=== Data block ===
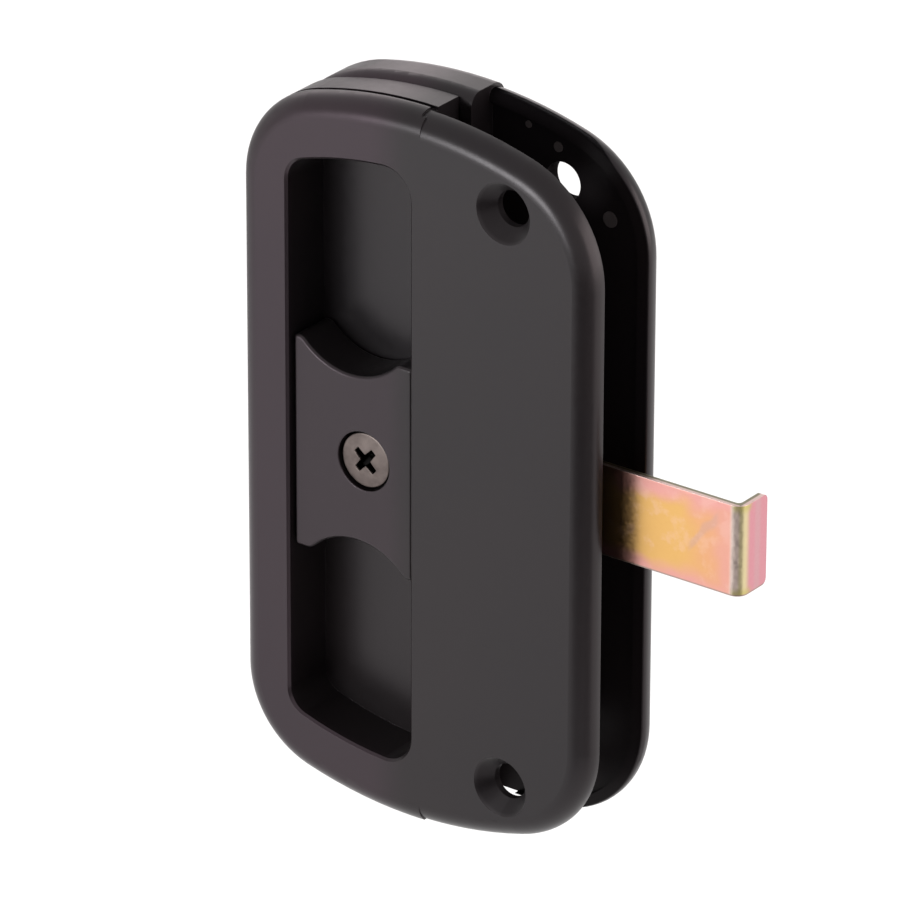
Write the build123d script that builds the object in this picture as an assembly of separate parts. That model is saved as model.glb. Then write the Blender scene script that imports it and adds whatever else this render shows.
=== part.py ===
from build123d import *
from math import asin, tan
import os

# Sliding screen door latch and pull: two moulded halves clamp the edge of a door stile,
# and a thumb slide on each side carries a steel latch arm up and down between them.
# Millimetres. The origin is midway between the two mounting screws, on the plane where the
# front half seats against the stile. +X points to the latch arm, +Y to the rear half, +Z up.

# Plate outline
screw_spacing = 82.55
screw_to_latch_edge = 13.9
plate_width = 57.1
crown_height = 104.5
arch_radius = 64.5
arch_offset = 1.2
front_pull_corner = 14.0
rear_pull_corner = 17.5
latch_corner = 16.0
front_arch_drop = 0.75
front_shell_drop = 1.05
rear_shell_drop = 0.5
rear_latch_overhang = 0.2

# Depths of the two halves and the stile between them
front_rim_depth = 3.3
stile_gap = 9.0
rear_rim_depth = 3.4
seam_behind_floor = 0.4
plate_wall = 1.9
rear_plate_wall = 2.6
rim_wall = 1.7
block_wall = 2.4
front_edge_radius = 3.0
front_back_edge = 0.25
rear_edge_radius = 2.2
rear_rim_edge = 1.0
seam_edge_radius = 1.9
rim_groove_width = 0.7
rim_groove_depth = 0.45
rear_block_overhang = 2.0

# Witness notch where the block meets the thin shell
notch_width = 0.7
notch_depth = 0.6

# Notch in the rear shell's lower edge, which shows through the lower screw hole
edge_notch_width = 6.5
edge_notch_height = 2.4

# Pull pocket
pull_rim_width = 8.2
pocket_width = 20.1
arch_rim_width = 9.25
pocket_depth = 8.0
pocket_floor = 1.5
pocket_wall = 1.6
pocket_pull_corner = 3.4
pocket_latch_corner = 4.2
pocket_lip = 0.35
tub_clearance = 0.25

# Mounting screw holes
screw_hole_diameter = 5.0
countersink_diameter = 8.5
countersink_depth = 2.3
screw_boss_diameter = 10.0
rear_hole_diameter = 5.5

# Square locating pegs between the halves
peg_width = 2.6
peg_engagement = 2.6
peg_boss_width = 5.0
peg_clearance = 0.2
peg_end_clearance = 0.3

# Thumb slides
slide_rest = -0.6
slide_travel = 6.0
slide_height = 30.7
slide_waist = 23.9
hollow_offset = 0.6
hollow_shoulder = 1.35
shoulder_blend = 0.7
slide_corner_radius = 0.5
slide_side_clearance = 0.35
slide_face_recess = 0.95
slide_edge = 0.3
slide_wall = 1.7
slide_face_wall = 2.4
slide_rib = 1.5
running_clearance = 0.3

# Latch arm
arm_height = 12.9
arm_rise = 0.75
arm_thickness = 1.0
arm_reach = 19.3
arm_bend_radius = 0.6
tab_depth = 5.8
tab_corner_radius = 0.9
arm_base_inset = 2.0
arm_channel_clearance = 0.1

# Thumb screw
screw_offset = 1.8
screw_head_diameter = 7.9
screw_head_height = 2.1
screw_head_recess = 0.5
screw_recess_diameter = 8.45
screw_head_edge = 0.5
screw_shank_diameter = 4.0
screw_shank_length = 10.4
screw_shank_clearance = 0.15
screw_thread_clearance = 0.05
cross_length = 4.0
cross_width = 0.95
cross_depth = 1.3
cross_angle = 48.0

# Rear boss and friction spring
boss_diameter = 5.4
spring_space = 1.1
spring_thickness = 0.35
spring_width = 9.0
spring_length = 20.0
spring_hole_clearance = 0.3
spring_touch = 0.05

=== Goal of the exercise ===
Write down the full listing again, exactly.

=== Written answer ===
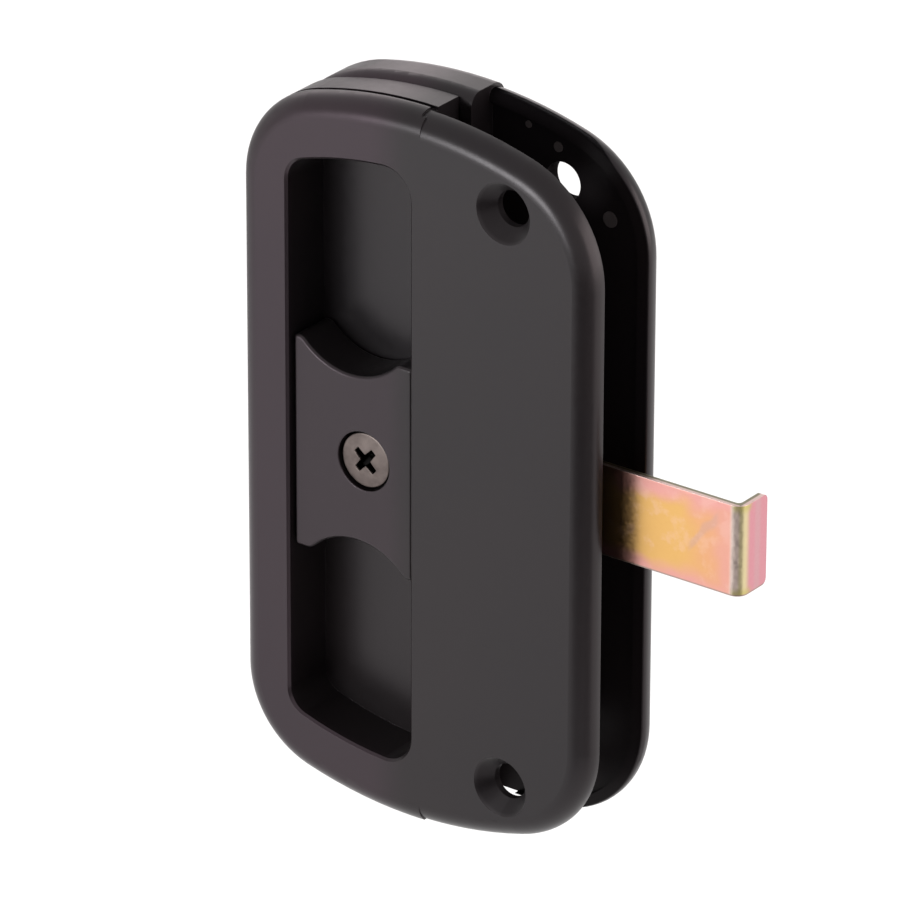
Write the build123d script that builds the object in this picture as an assembly of separate parts. That model is saved as model.glb. Then write the Blender scene script that imports it and adds whatever else this render shows.
=== part.py ===
from build123d import *
from math import asin, tan
import os

# Sliding screen door latch and pull: two moulded halves clamp the edge of a door stile,
# and a thumb slide on each side carries a steel latch arm up and down between them.
# Millimetres. The origin is midway between the two mounting screws, on the plane where the
# front half seats against the stile. +X points to the latch arm, +Y to the rear half, +Z up.

# Plate outline
screw_spacing = 82.55
screw_to_latch_edge = 13.9
plate_width = 57.1
crown_height = 104.5
arch_radius = 64.5
arch_offset = 1.2
front_pull_corner = 14.0
rear_pull_corner = 17.5
latch_corner = 16.0
front_arch_drop = 0.75
front_shell_drop = 1.05
rear_shell_drop = 0.5
rear_latch_overhang = 0.2

# Depths of the two halves and the stile between them
front_rim_depth = 3.3
stile_gap = 9.0
rear_rim_depth = 3.4
seam_behind_floor = 0.4
plate_wall = 1.9
rear_plate_wall = 2.6
rim_wall = 1.7
block_wall = 2.4
front_edge_radius = 3.0
front_back_edge = 0.25
rear_edge_radius = 2.2
rear_rim_edge = 1.0
seam_edge_radius = 1.9
rim_groove_width = 0.7
rim_groove_depth = 0.45
rear_block_overhang = 2.0

# Witness notch where the block meets the thin shell
notch_width = 0.7
notch_depth = 0.6

# Notch in the rear shell's lower edge, which shows through the lower screw hole
edge_notch_width = 6.5
edge_notch_height = 2.4

# Pull pocket
pull_rim_width = 8.2
pocket_width = 20.1
arch_rim_width = 9.25
pocket_depth = 8.0
pocket_floor = 1.5
pocket_wall = 1.6
pocket_pull_corner = 3.4
pocket_latch_corner = 4.2
pocket_lip = 0.35
tub_clearance = 0.25

# Mounting screw holes
screw_hole_diameter = 5.0
countersink_diameter = 8.5
countersink_depth = 2.3
screw_boss_diameter = 10.0
rear_hole_diameter = 5.5

# Square locating pegs between the halves
peg_width = 2.6
peg_engagement = 2.6
peg_boss_width = 5.0
peg_clearance = 0.2
peg_end_clearance = 0.3

# Thumb slides
slide_rest = -0.6
slide_travel = 6.0
slide_height = 30.7
slide_waist = 23.9
hollow_offset = 0.6
hollow_shoulder = 1.35
shoulder_blend = 0.7
slide_corner_radius = 0.5
slide_side_clearance = 0.35
slide_face_recess = 0.95
slide_edge = 0.3
slide_wall = 1.7
slide_face_wall = 2.4
slide_rib = 1.5
running_clearance = 0.3

# Latch arm
arm_height = 12.9
arm_rise = 0.75
arm_thickness = 1.0
arm_reach = 19.3
arm_bend_radius = 0.6
tab_depth = 5.8
tab_corner_radius = 0.9
arm_base_inset = 2.0
arm_channel_clearance = 0.1

# Thumb screw
screw_offset = 1.8
screw_head_diameter = 7.9
screw_head_height = 2.1
screw_head_recess = 0.5
screw_recess_diameter = 8.45
screw_head_edge = 0.5
screw_shank_diameter = 4.0
screw_shank_length = 10.4
screw_shank_clearance = 0.15
screw_thread_clearance = 0.05
cross_length = 4.0
cross_width = 0.95
cross_depth = 1.3
cross_angle = 48.0

# Rear boss and friction spring
boss_diameter = 5.4
spring_space = 1.1
spring_thickness = 0.35
spring_width = 9.0
spring_length = 20.0
spring_hole_clearance = 0.3
spring_touch = 0.05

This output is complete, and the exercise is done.